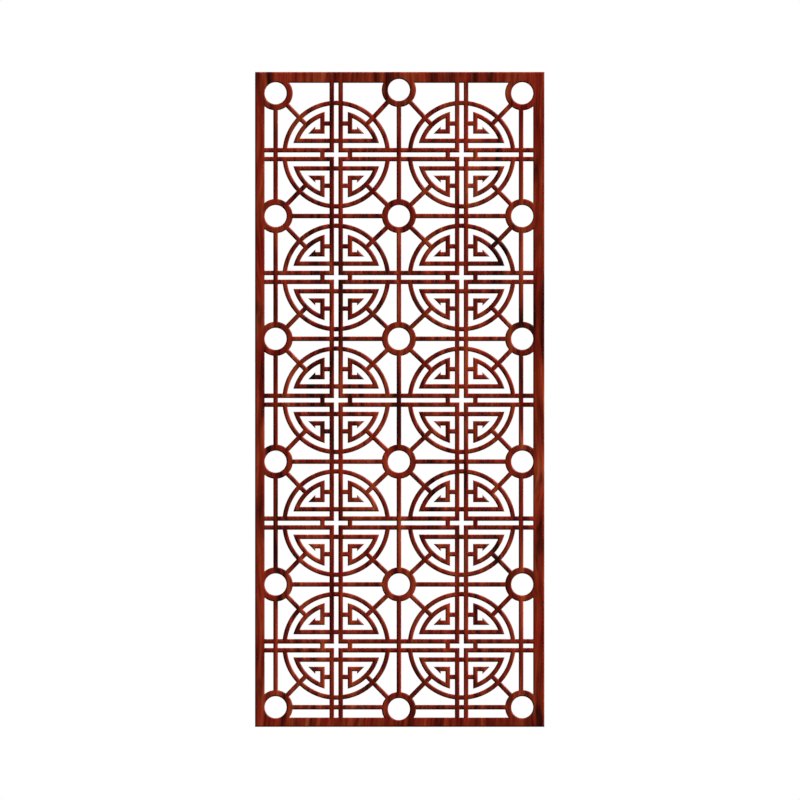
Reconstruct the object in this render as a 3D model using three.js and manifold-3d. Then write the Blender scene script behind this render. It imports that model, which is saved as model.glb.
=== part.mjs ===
// A pierced window grille cut from one aluminium sheet: round longevity medallions in columns and
// rows, small rings between them, and the bars and spokes that tie them to a flat border.
// Millimetres, +Z up, +X to the right seen from the front. The front face looks along -Y and the
// back face lies in the plane y = 0. The origin is on the back of the bottom rail, halfway up the
// rail, on the line that the pattern is symmetric about.

import * as THREE from 'three';
import { mergeVertices } from 'three/addons/utils/BufferGeometryUtils.js';
import Module from 'manifold-3d';

const wasm = await Module();
wasm.setup();

// Driving dimensions

const sheetThickness = 8;

// Border of the sheet, outside the pierced field. The four margins are not equal.
const leftStile = 20.5;
const rightStile = 24;
const topRail = 23.5;
const bottomRail = 20;

// Grid of medallions, and the clear gaps around them
const medallionColumns = 2;
const medallionRows = 5;
const columnGap = 37;      // between the rims of two neighbours, side by side
const rowGap = 31.5;       // between the rims of two neighbours, one above the other
const sideGap = 37.5;      // between an outer medallion's rim and the stile
const endMargin = 22;      // from the last row of ring centres to the inner edge of the rail

// Strips and the clear gaps between them
const stripWidth = 10;
const pairSlot = 9;        // between the two bars of a pair that crosses a medallion
const keyGap = 10;         // between neighbouring strokes of the key pattern
const rimGap = 10.5;       // between a medallion's rim and the key pattern inside it

// Circles
const medallionRadius = 115.5;
const ringRadius = 36.8;
const ringHoleRadius = 23.4;

// The rings at the two ends of an inner column sit a little further out than the others.
const topRingRise = 7;
const bottomRingDrop = 4;

const stubHeight = 61.5;   // from a medallion's level centre line to the lower side of a stub
const lastUprightInset = 2.5;  // the last single upright, inwards from the centres of its rings

// Flats in a whole circle, and in one arc of the key pattern
const rimFlats = 28;
const ringFlats = 16;
const keyArcFlats = 4;

const woodgrainCoat = new THREE.MeshStandardMaterial({ color: 0x75281a, roughness: 0.45, metalness: 0.2 });

// Sizes worked out from the ones above. Where a strip runs into another, it ends on that strip's
// middle line.

const halfSlot = pairSlot / 2;
const pairEdge = halfSlot + stripWidth;            // outer edge of a pair of bars
const pairMiddle = halfSlot + stripWidth / 2;
const keyEdge = pairEdge + keyGap;                 // outer side of the key's straight strokes
const keyInside = keyEdge + stripWidth;
const hookEdge = keyInside + keyGap;               // the hook inside the key
const hookInside = hookEdge + stripWidth;
const keyRadius = medallionRadius - stripWidth - rimGap;
const keyInnerRadius = keyRadius - stripWidth;
const hookRadius = keyInnerRadius - keyGap;
const rimMiddle = medallionRadius - stripWidth / 2;
const keyMiddle = keyRadius - stripWidth / 2;

const columnPitch = 2 * medallionRadius + columnGap;
const rowPitch = 2 * medallionRadius + rowGap;
const fieldWidth = (medallionColumns - 1) * columnPitch + 2 * (medallionRadius + sideGap);
const fieldHeight = medallionRows * rowPitch + 2 * endMargin;
const fieldMiddle = bottomRail / 2 + fieldHeight / 2;
const field = {
  left: -fieldWidth / 2,
  right: fieldWidth / 2,
  bottom: fieldMiddle - fieldHeight / 2,
  top: fieldMiddle + fieldHeight / 2,
};
const sheet = {
  left: field.left - leftStile,
  right: field.right + rightStile,
  bottom: field.bottom - bottomRail,
  top: field.top + topRail,
};
const borderMiddle = {
  left: field.left - leftStile / 2,
  right: field.right + rightStile / 2,
  bottom: field.bottom - bottomRail / 2,
  top: field.top + topRail / 2,
};

const medallionX = (column) => (column - (medallionColumns - 1) / 2) * columnPitch;
const medallionZ = (row) => fieldMiddle + (row - (medallionRows - 1) / 2) * rowPitch;

// A ring stands at each corner of a medallion's cell. The outer columns touch the stiles.
function ringX(column) {
  if (column === 0) return field.left + ringHoleRadius;
  if (column === medallionColumns) return field.right - ringHoleRadius;
  return (column - medallionColumns / 2) * columnPitch;
}

const ringRowZ = (row) => fieldMiddle + (row - medallionRows / 2) * rowPitch;

function ringZ(column, row) {
  const inner = column > 0 && column < medallionColumns;
  if (inner && row === 0) return ringRowZ(row) - bottomRingDrop;
  if (inner && row === medallionRows) return ringRowZ(row) + topRingRise;
  return ringRowZ(row);
}

// Solids from flat outlines. The sheet is worked lying flat, with its back down, and the finished
// panel is stood up at the end. So an outline's second coordinate becomes the height z.

function solidFromGeometry(geometry) {
  geometry.deleteAttribute('normal');
  geometry.deleteAttribute('uv');
  const merged = mergeVertices(geometry, 1e-4);
  return new wasm.Manifold(new wasm.Mesh({
    numProp: 3,
    vertProperties: new Float32Array(merged.attributes.position.array),
    triVerts: new Uint32Array(merged.index.array),
  }));
}

function cutFromSheet(outline) {
  return solidFromGeometry(new THREE.ExtrudeGeometry(outline, {
    depth: sheetThickness,
    bevelEnabled: false,
    curveSegments: 1,
  }));
}

// Corners of an arc of equal flats, both ends included
function arcCorners(x, z, radius, from, to, flats) {
  return Array.from({ length: flats + 1 }, (_, corner) => {
    const angle = from + (to - from) * corner / flats;
    return new THREE.Vector2(x + radius * Math.cos(angle), z + radius * Math.sin(angle));
  });
}

function bar(x0, z0, x1, z1) {
  return cutFromSheet(new THREE.Shape([
    new THREE.Vector2(x0, z0),
    new THREE.Vector2(x1, z0),
    new THREE.Vector2(x1, z1),
    new THREE.Vector2(x0, z1),
  ]));
}

// A disc whose corners lie to both sides of the level and upright lines through its centre, or on
// them where startsLevel is true. The strips that cross a circle cover the corners next to them.
function disc(x, z, radius, flats, startsLevel = false) {
  const start = startsLevel ? 0 : Math.PI / flats;
  const corners = arcCorners(x, z, radius, start, start + 2 * Math.PI, flats);
  return cutFromSheet(new THREE.Shape(corners.slice(0, flats)));
}

// A bar of strip width from one point to another, at any angle
function spoke(from, to) {
  const side = new THREE.Vector2().subVectors(to, from).normalize();
  side.set(-side.y, side.x).multiplyScalar(stripWidth / 2);
  return cutFromSheet(new THREE.Shape([
    from.clone().add(side),
    from.clone().sub(side),
    to.clone().sub(side),
    to.clone().add(side),
  ]));
}

const join = (solids) => solids.reduce((whole, solid) => whole.add(solid));

// One medallion, centred on (cx, cz)

const quarters = [[1, 1], [1, -1], [-1, -1], [-1, 1]];

function onDiagonal(cx, cz, alongX, alongZ, radius) {
  const reach = radius * Math.SQRT1_2;
  return new THREE.Vector2(cx + alongX * reach, cz + alongZ * reach);
}

function rim(cx, cz) {
  return disc(cx, cz, medallionRadius, rimFlats)
    .subtract(disc(cx, cz, medallionRadius - stripWidth, rimFlats));
}

// The key pattern of one quarter is a single strip that turns inwards. It leaves the upright pair
// as a level stroke, turns back along an arc, comes down as an upright stroke and ends in a hook
// with a barb.
function key(cx, cz, alongX, alongZ) {
  const tipAngle = Math.asin(keyEdge / keyRadius);
  const insideAngle = Math.asin(keyInside / keyInnerRadius);
  const hookTip = Math.sqrt(hookRadius ** 2 - hookEdge ** 2);
  const corners = [
    new THREE.Vector2(-pairMiddle, keyEdge),
    ...arcCorners(0, 0, keyRadius, tipAngle, Math.PI / 2 - tipAngle, keyArcFlats),
    new THREE.Vector2(keyEdge, hookEdge),
    new THREE.Vector2(hookTip, hookEdge),
    new THREE.Vector2(hookEdge, hookTip),
    new THREE.Vector2(hookEdge, hookInside),
    new THREE.Vector2(keyInside, hookInside),
    ...arcCorners(0, 0, keyInnerRadius, Math.PI / 2 - insideAngle, insideAngle, keyArcFlats),
    new THREE.Vector2(-pairMiddle, keyInside),
  ];
  return cutFromSheet(new THREE.Shape(
    corners.map((corner) => new THREE.Vector2(cx + alongX * corner.x, cz + alongZ * corner.y)),
  ));
}

// Ties the key's upright stroke to the upright pair
function stub(cx, cz, alongX, alongZ) {
  return spoke(
    new THREE.Vector2(cx + alongX * pairMiddle, cz + alongZ * (stubHeight + stripWidth / 2)),
    new THREE.Vector2(cx + alongX * (keyEdge + stripWidth / 2), cz + alongZ * (stubHeight + stripWidth / 2)),
  );
}

// Ties the key's arc to the rim
function tie(cx, cz, alongX, alongZ) {
  return spoke(
    onDiagonal(cx, cz, alongX, alongZ, keyMiddle),
    onDiagonal(cx, cz, alongX, alongZ, rimMiddle),
  );
}

// Short bridges close the level slot on both sides of the centre, as the key's level strokes close
// the upright slot, so that the two slots leave a plus-shaped opening.
function bridges(cx, cz) {
  return bar(cx - keyInside, cz - pairMiddle, cx - keyEdge, cz + pairMiddle)
    .add(bar(cx + keyEdge, cz - pairMiddle, cx + keyInside, cz + pairMiddle));
}

function insideOfMedallion(cx, cz) {
  return join([
    bridges(cx, cz),
    ...quarters.map((quarter) => key(cx, cz, ...quarter)),
    ...quarters.map((quarter) => stub(cx, cz, ...quarter)),
    ...quarters.map((quarter) => tie(cx, cz, ...quarter)),
  ]);
}

// The whole field

const counted = (count) => Array.from({ length: count }, (_, index) => index);

function joinMedallions(make) {
  return join(counted(medallionColumns).flatMap((column) => (
    counted(medallionRows).map((row) => make(medallionX(column), medallionZ(row), column, row))
  )));
}

function joinRings(make) {
  return join(counted(medallionColumns + 1).flatMap((column) => (
    counted(medallionRows + 1).map((row) => make(ringX(column), ringZ(column, row)))
  )));
}

function uprightPair(x) {
  return bar(x - pairEdge, borderMiddle.bottom, x - halfSlot, borderMiddle.top)
    .add(bar(x + halfSlot, borderMiddle.bottom, x + pairEdge, borderMiddle.top));
}

function levelPair(z) {
  return bar(borderMiddle.left, z - pairEdge, borderMiddle.right, z - halfSlot)
    .add(bar(borderMiddle.left, z + halfSlot, borderMiddle.right, z + pairEdge));
}

// Where two pairs cross, both of their slots stay open. A level slot also stays open through the
// rims.
function pairsAndRims() {
  const columns = counted(medallionColumns).map(medallionX);
  const rows = counted(medallionRows).map(medallionZ);
  const levelSlots = join(rows.map((z) => bar(field.left, z - halfSlot, field.right, z + halfSlot)));
  const uprightSlots = join(columns.map((x) => bar(x - halfSlot, field.bottom, x + halfSlot, field.top)));
  const uprights = join(columns.map(uprightPair)).subtract(levelSlots);
  const levels = join(rows.map(levelPair)).subtract(uprightSlots);
  return join([uprights, levels, joinMedallions(rim).subtract(levelSlots)]);
}

// Single bars run from ring to ring. The top row of rings has none between them.
function singleBars() {
  const half = stripWidth / 2;
  const uprights = counted(medallionColumns + 1).map((column) => {
    const x = ringX(column) - (column === medallionColumns ? lastUprightInset : 0);
    return bar(x - half, ringZ(column, 0), x + half, ringZ(column, medallionRows));
  });
  const levels = counted(medallionRows).map((row) => (
    bar(ringX(0), ringRowZ(row) - half, ringX(medallionColumns), ringRowZ(row) + half)
  ));
  return join([...uprights, ...levels]);
}

// Four spokes tie each medallion's rim to the rings at the corners of its cell.
function spokesToRings(cx, cz, column, row) {
  const corners = [[0, 0], [1, 0], [0, 1], [1, 1]];
  return join(corners.map(([right, up]) => spoke(
    onDiagonal(cx, cz, 2 * right - 1, 2 * up - 1, rimMiddle),
    new THREE.Vector2(ringX(column + right), ringZ(column + right, row + up)),
  )));
}

function border() {
  return bar(sheet.left, sheet.bottom, sheet.right, sheet.top)
    .subtract(bar(field.left, field.bottom, field.right, field.top));
}

function grilleSolid() {
  return join([
    pairsAndRims(),
    joinMedallions(insideOfMedallion),
    singleBars(),
    joinMedallions(spokesToRings),
    joinRings((x, z) => disc(x, z, ringRadius, ringFlats, true)),
    border(),
  ])
    .subtract(joinRings((x, z) => disc(x, z, ringHoleRadius, ringFlats, true)))
    .intersect(bar(sheet.left, sheet.bottom, sheet.right, sheet.top));
}

function meshFromSolid(name, solid, material) {
  const { vertProperties, triVerts } = solid.getMesh();
  const geometry = new THREE.BufferGeometry();
  geometry.setAttribute('position', new THREE.BufferAttribute(vertProperties, 3));
  geometry.setIndex(new THREE.BufferAttribute(triVerts, 1));
  geometry.computeVertexNormals();
  const mesh = new THREE.Mesh(geometry, material);
  mesh.name = name;
  return mesh;
}

const panel = meshFromSolid('grille_panel', grilleSolid(), woodgrainCoat);
panel.rotation.x = Math.PI / 2;

const grille = new THREE.Group();
grille.name = 'window_grille';
grille.add(panel);

export default grille;
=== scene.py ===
# %% [markdown]
# # A pierced window grille with a wood-grain coat
#
# The real object is one tall sheet of aluminium with a pattern cut through it: round longevity
# medallions, small rings and the strips that tie them together, inside a flat border. A wood-grain
# coat covers it. The CAD model gives the sizes and the place. This notebook draws the same panel
# again with finer circles and rounded arrises, and then gives it its coat.
#
# First the CAD model is loaded. Its box is kept, because the finer panel has to stay inside it.

# %% Load the CAD model
from math import asin, atan2, cos, pi, radians, sin, sqrt

import bmesh
import bpy
from mathutils import Euler, Matrix, Vector
from mathutils.geometry import delaunay_2d_cdt


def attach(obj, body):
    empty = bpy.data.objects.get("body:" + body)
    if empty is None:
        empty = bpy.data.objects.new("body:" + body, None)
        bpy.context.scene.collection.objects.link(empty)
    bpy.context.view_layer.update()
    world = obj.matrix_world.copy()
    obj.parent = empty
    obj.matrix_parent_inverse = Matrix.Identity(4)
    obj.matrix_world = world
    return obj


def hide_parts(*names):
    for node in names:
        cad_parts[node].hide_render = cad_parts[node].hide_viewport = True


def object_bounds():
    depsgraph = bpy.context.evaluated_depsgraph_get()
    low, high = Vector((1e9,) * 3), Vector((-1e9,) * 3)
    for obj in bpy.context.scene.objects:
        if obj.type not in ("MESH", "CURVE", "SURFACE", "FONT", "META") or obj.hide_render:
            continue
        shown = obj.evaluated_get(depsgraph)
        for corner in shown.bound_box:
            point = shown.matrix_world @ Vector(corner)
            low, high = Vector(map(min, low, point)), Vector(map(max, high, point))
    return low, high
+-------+
Task requirements:
Output exactly the lines running from the line containing "function meshFromSolid(name, solid, material)" through the line containing "bpy.context.scene.collection.objects.link(empty)", and only those lines.

Reply to the exercise:
function meshFromSolid(name, solid, material) {
  const { vertProperties, triVerts } = solid.getMesh();
  const geometry = new THREE.BufferGeometry();
  geometry.setAttribute('position', new THREE.BufferAttribute(vertProperties, 3));
  geometry.setIndex(new THREE.BufferAttribute(triVerts, 1));
  geometry.computeVertexNormals();
  const mesh = new THREE.Mesh(geometry, material);
  mesh.name = name;
  return mesh;
}

const panel = meshFromSolid('grille_panel', grilleSolid(), woodgrainCoat);
panel.rotation.x = Math.PI / 2;

const grille = new THREE.Group();
grille.name = 'window_grille';
grille.add(panel);

export default grille;
=== scene.py ===
# %% [markdown]
# # A pierced window grille with a wood-grain coat
#
# The real object is one tall sheet of aluminium with a pattern cut through it: round longevity
# medallions, small rings and the strips that tie them together, inside a flat border. A wood-grain
# coat covers it. The CAD model gives the sizes and the place. This notebook draws the same panel
# again with finer circles and rounded arrises, and then gives it its coat.
#
# First the CAD model is loaded. Its box is kept, because the finer panel has to stay inside it.

# %% Load the CAD model
from math import asin, atan2, cos, pi, radians, sin, sqrt

import bmesh
import bpy
from mathutils import Euler, Matrix, Vector
from mathutils.geometry import delaunay_2d_cdt


def attach(obj, body):
    empty = bpy.data.objects.get("body:" + body)
    if empty is None:
        empty = bpy.data.objects.new("body:" + body, None)
        bpy.context.scene.collection.objects.link(empty)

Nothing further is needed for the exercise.